#### Supplied data

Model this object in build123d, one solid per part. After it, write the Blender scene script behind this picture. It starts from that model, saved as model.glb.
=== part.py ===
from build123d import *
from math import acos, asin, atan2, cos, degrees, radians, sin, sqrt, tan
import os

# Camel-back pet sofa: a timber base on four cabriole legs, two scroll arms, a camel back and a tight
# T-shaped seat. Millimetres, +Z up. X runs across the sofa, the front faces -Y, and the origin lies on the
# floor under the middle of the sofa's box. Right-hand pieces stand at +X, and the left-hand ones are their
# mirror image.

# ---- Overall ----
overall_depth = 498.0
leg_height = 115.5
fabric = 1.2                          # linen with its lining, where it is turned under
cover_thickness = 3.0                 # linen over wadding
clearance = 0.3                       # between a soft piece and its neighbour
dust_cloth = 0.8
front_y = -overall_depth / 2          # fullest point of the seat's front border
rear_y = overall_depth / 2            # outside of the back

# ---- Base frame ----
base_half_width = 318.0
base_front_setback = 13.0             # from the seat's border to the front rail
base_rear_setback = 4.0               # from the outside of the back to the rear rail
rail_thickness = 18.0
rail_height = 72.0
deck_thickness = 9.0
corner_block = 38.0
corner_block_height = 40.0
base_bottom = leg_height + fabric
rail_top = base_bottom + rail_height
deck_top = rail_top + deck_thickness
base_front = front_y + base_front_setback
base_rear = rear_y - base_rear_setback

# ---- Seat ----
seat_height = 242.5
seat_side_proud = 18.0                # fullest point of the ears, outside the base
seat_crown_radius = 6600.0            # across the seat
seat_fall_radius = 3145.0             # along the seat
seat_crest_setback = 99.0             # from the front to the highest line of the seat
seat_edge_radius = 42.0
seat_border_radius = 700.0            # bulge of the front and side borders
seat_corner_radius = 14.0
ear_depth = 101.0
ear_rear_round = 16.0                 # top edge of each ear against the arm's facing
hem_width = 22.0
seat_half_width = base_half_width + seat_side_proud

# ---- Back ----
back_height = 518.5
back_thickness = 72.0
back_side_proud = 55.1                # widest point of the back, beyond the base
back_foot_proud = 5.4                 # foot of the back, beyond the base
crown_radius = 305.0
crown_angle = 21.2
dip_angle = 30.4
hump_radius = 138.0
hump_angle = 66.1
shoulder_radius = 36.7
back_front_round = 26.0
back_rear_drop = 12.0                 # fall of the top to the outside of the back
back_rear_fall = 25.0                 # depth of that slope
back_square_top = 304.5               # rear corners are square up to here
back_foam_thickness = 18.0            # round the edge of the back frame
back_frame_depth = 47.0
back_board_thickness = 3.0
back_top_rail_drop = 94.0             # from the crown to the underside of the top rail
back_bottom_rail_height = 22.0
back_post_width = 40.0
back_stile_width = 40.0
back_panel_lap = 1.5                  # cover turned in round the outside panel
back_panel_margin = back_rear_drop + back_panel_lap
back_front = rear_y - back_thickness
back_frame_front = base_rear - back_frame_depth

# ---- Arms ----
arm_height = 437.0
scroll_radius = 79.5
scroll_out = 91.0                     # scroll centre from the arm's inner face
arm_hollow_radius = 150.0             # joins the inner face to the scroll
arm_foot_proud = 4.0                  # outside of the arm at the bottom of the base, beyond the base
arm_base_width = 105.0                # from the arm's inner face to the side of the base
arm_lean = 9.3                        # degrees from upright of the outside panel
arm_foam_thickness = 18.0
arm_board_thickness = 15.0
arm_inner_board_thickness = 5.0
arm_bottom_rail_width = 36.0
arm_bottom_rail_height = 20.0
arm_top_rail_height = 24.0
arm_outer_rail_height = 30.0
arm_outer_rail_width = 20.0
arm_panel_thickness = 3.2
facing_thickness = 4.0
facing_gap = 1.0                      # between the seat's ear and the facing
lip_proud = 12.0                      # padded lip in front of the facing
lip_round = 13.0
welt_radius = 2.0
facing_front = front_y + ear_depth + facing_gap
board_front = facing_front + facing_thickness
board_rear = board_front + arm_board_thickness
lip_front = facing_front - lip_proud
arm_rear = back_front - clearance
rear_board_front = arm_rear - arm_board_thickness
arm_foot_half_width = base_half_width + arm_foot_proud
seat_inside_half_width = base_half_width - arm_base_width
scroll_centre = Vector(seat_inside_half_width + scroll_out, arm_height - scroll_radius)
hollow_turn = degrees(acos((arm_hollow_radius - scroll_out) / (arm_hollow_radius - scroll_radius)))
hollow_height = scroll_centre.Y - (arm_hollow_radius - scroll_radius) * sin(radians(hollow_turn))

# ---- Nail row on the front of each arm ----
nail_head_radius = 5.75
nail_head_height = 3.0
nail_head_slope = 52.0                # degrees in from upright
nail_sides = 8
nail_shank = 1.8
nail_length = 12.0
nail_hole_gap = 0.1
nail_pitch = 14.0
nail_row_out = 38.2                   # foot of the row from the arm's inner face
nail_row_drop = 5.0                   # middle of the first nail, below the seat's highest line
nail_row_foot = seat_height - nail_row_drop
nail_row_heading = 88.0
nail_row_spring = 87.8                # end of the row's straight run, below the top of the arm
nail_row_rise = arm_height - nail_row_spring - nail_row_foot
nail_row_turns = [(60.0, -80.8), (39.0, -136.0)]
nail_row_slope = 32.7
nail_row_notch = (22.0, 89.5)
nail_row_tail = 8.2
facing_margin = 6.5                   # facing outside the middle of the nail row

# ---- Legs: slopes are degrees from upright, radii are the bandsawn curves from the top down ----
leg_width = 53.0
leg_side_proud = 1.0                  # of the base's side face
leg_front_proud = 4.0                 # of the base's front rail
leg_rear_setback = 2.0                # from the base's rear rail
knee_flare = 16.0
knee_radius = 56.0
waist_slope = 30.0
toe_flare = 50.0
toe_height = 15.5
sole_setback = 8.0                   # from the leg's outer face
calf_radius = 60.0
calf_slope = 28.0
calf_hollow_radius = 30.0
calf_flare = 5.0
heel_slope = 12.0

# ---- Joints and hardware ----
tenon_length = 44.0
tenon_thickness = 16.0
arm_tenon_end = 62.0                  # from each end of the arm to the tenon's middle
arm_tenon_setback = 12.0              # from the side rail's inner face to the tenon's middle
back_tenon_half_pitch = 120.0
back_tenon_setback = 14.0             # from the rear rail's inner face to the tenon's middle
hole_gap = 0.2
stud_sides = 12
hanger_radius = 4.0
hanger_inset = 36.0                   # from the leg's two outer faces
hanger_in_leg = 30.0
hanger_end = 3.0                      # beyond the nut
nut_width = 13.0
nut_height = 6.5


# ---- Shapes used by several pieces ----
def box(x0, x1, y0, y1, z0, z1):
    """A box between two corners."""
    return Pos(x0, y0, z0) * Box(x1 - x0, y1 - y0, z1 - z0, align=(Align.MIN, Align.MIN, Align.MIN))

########

Exercise prompt:
Restate every line of the data word for word.

Answer:
Model this object in build123d, one solid per part. After it, write the Blender scene script behind this picture. It starts from that model, saved as model.glb.
=== part.py ===
from build123d import *
from math import acos, asin, atan2, cos, degrees, radians, sin, sqrt, tan
import os

# Camel-back pet sofa: a timber base on four cabriole legs, two scroll arms, a camel back and a tight
# T-shaped seat. Millimetres, +Z up. X runs across the sofa, the front faces -Y, and the origin lies on the
# floor under the middle of the sofa's box. Right-hand pieces stand at +X, and the left-hand ones are their
# mirror image.

# ---- Overall ----
overall_depth = 498.0
leg_height = 115.5
fabric = 1.2                          # linen with its lining, where it is turned under
cover_thickness = 3.0                 # linen over wadding
clearance = 0.3                       # between a soft piece and its neighbour
dust_cloth = 0.8
front_y = -overall_depth / 2          # fullest point of the seat's front border
rear_y = overall_depth / 2            # outside of the back

# ---- Base frame ----
base_half_width = 318.0
base_front_setback = 13.0             # from the seat's border to the front rail
base_rear_setback = 4.0               # from the outside of the back to the rear rail
rail_thickness = 18.0
rail_height = 72.0
deck_thickness = 9.0
corner_block = 38.0
corner_block_height = 40.0
base_bottom = leg_height + fabric
rail_top = base_bottom + rail_height
deck_top = rail_top + deck_thickness
base_front = front_y + base_front_setback
base_rear = rear_y - base_rear_setback

# ---- Seat ----
seat_height = 242.5
seat_side_proud = 18.0                # fullest point of the ears, outside the base
seat_crown_radius = 6600.0            # across the seat
seat_fall_radius = 3145.0             # along the seat
seat_crest_setback = 99.0             # from the front to the highest line of the seat
seat_edge_radius = 42.0
seat_border_radius = 700.0            # bulge of the front and side borders
seat_corner_radius = 14.0
ear_depth = 101.0
ear_rear_round = 16.0                 # top edge of each ear against the arm's facing
hem_width = 22.0
seat_half_width = base_half_width + seat_side_proud

# ---- Back ----
back_height = 518.5
back_thickness = 72.0
back_side_proud = 55.1                # widest point of the back, beyond the base
back_foot_proud = 5.4                 # foot of the back, beyond the base
crown_radius = 305.0
crown_angle = 21.2
dip_angle = 30.4
hump_radius = 138.0
hump_angle = 66.1
shoulder_radius = 36.7
back_front_round = 26.0
back_rear_drop = 12.0                 # fall of the top to the outside of the back
back_rear_fall = 25.0                 # depth of that slope
back_square_top = 304.5               # rear corners are square up to here
back_foam_thickness = 18.0            # round the edge of the back frame
back_frame_depth = 47.0
back_board_thickness = 3.0
back_top_rail_drop = 94.0             # from the crown to the underside of the top rail
back_bottom_rail_height = 22.0
back_post_width = 40.0
back_stile_width = 40.0
back_panel_lap = 1.5                  # cover turned in round the outside panel
back_panel_margin = back_rear_drop + back_panel_lap
back_front = rear_y - back_thickness
back_frame_front = base_rear - back_frame_depth

# ---- Arms ----
arm_height = 437.0
scroll_radius = 79.5
scroll_out = 91.0                     # scroll centre from the arm's inner face
arm_hollow_radius = 150.0             # joins the inner face to the scroll
arm_foot_proud = 4.0                  # outside of the arm at the bottom of the base, beyond the base
arm_base_width = 105.0                # from the arm's inner face to the side of the base
arm_lean = 9.3                        # degrees from upright of the outside panel
arm_foam_thickness = 18.0
arm_board_thickness = 15.0
arm_inner_board_thickness = 5.0
arm_bottom_rail_width = 36.0
arm_bottom_rail_height = 20.0
arm_top_rail_height = 24.0
arm_outer_rail_height = 30.0
arm_outer_rail_width = 20.0
arm_panel_thickness = 3.2
facing_thickness = 4.0
facing_gap = 1.0                      # between the seat's ear and the facing
lip_proud = 12.0                      # padded lip in front of the facing
lip_round = 13.0
welt_radius = 2.0
facing_front = front_y + ear_depth + facing_gap
board_front = facing_front + facing_thickness
board_rear = board_front + arm_board_thickness
lip_front = facing_front - lip_proud
arm_rear = back_front - clearance
rear_board_front = arm_rear - arm_board_thickness
arm_foot_half_width = base_half_width + arm_foot_proud
seat_inside_half_width = base_half_width - arm_base_width
scroll_centre = Vector(seat_inside_half_width + scroll_out, arm_height - scroll_radius)
hollow_turn = degrees(acos((arm_hollow_radius - scroll_out) / (arm_hollow_radius - scroll_radius)))
hollow_height = scroll_centre.Y - (arm_hollow_radius - scroll_radius) * sin(radians(hollow_turn))

# ---- Nail row on the front of each arm ----
nail_head_radius = 5.75
nail_head_height = 3.0
nail_head_slope = 52.0                # degrees in from upright
nail_sides = 8
nail_shank = 1.8
nail_length = 12.0
nail_hole_gap = 0.1
nail_pitch = 14.0
nail_row_out = 38.2                   # foot of the row from the arm's inner face
nail_row_drop = 5.0                   # middle of the first nail, below the seat's highest line
nail_row_foot = seat_height - nail_row_drop
nail_row_heading = 88.0
nail_row_spring = 87.8                # end of the row's straight run, below the top of the arm
nail_row_rise = arm_height - nail_row_spring - nail_row_foot
nail_row_turns = [(60.0, -80.8), (39.0, -136.0)]
nail_row_slope = 32.7
nail_row_notch = (22.0, 89.5)
nail_row_tail = 8.2
facing_margin = 6.5                   # facing outside the middle of the nail row

# ---- Legs: slopes are degrees from upright, radii are the bandsawn curves from the top down ----
leg_width = 53.0
leg_side_proud = 1.0                  # of the base's side face
leg_front_proud = 4.0                 # of the base's front rail
leg_rear_setback = 2.0                # from the base's rear rail
knee_flare = 16.0
knee_radius = 56.0
waist_slope = 30.0
toe_flare = 50.0
toe_height = 15.5
sole_setback = 8.0                   # from the leg's outer face
calf_radius = 60.0
calf_slope = 28.0
calf_hollow_radius = 30.0
calf_flare = 5.0
heel_slope = 12.0

# ---- Joints and hardware ----
tenon_length = 44.0
tenon_thickness = 16.0
arm_tenon_end = 62.0                  # from each end of the arm to the tenon's middle
arm_tenon_setback = 12.0              # from the side rail's inner face to the tenon's middle
back_tenon_half_pitch = 120.0
back_tenon_setback = 14.0             # from the rear rail's inner face to the tenon's middle
hole_gap = 0.2
stud_sides = 12
hanger_radius = 4.0
hanger_inset = 36.0                   # from the leg's two outer faces
hanger_in_leg = 30.0
hanger_end = 3.0                      # beyond the nut
nut_width = 13.0
nut_height = 6.5


# ---- Shapes used by several pieces ----
def box(x0, x1, y0, y1, z0, z1):
    """A box between two corners."""
    return Pos(x0, y0, z0) * Box(x1 - x0, y1 - y0, z1 - z0, align=(Align.MIN, Align.MIN, Align.MIN))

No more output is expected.